Supporters have said the bill is beneficial because it:

  • Will enable Native Hawaiians to direct federal and state programs that benefit them — programs for education, health, housing, small-business development and other needs.

  • Will continue the reconciliation between Hawaiians and the federal government, a process that has included the establishment of Hawaiian homesteading and other federal programs and revenue from the former kingdom and crown lands ("ceded lands").

  • Lays out a procedure for the organization of a Native Hawaiian government but does not prescribe its form.

  • Extends federal recognition of that government as a political entity — a starting point through which Native Hawaiians can more fully exercise their political rights.

  • Provides at least a partial shield against court cases that charge that Native Hawaiians are merely a racial group whose entitlements are unconstitutional.

  • Allows for a "nation within a nation" concept for Native Hawaiians, preserving their U.S. citizenship while according them a status akin to that of Native Americans and Native Alaskans.


    Opponents of the bill include those who say it is too limited. They say the bill:

  • Will foreclose options for an independent Hawaiian nation in the future while not precluding further legal challenges of sovereignty.

  • Will greatly limit the opportunity for legal claims to land, water and ocean rights in Hawai'i, including the nearly 2 million acres of "ceded lands."

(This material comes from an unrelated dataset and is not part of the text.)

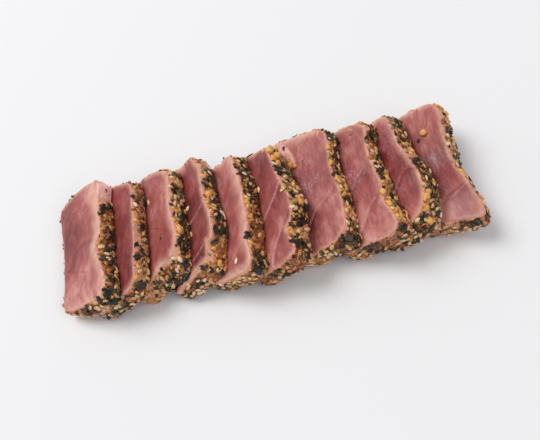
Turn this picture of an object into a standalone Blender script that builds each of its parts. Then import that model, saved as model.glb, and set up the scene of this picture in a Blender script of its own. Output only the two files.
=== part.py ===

  • Will form a government under the broad supervision of the Department of the Interior, which has amassed a spotty record of dealing with Native American concerns.

    Others argue it gives Native Hawaiians unwarranted rights. They charge that the bill:

  • Sets up a separate, race-based government — wrongly, because the Hawaiian kingdom was multi-ethnic —and institutionalizes government handouts for Native Hawaiians.

  • Will confuse lines of criminal and civil jurisdiction in Hawai'i, where Hawaiian lands are scattered throughout integrated communities.

  • Siphons resources otherwise available to other needs, and could affect public uses in place on ceded lands.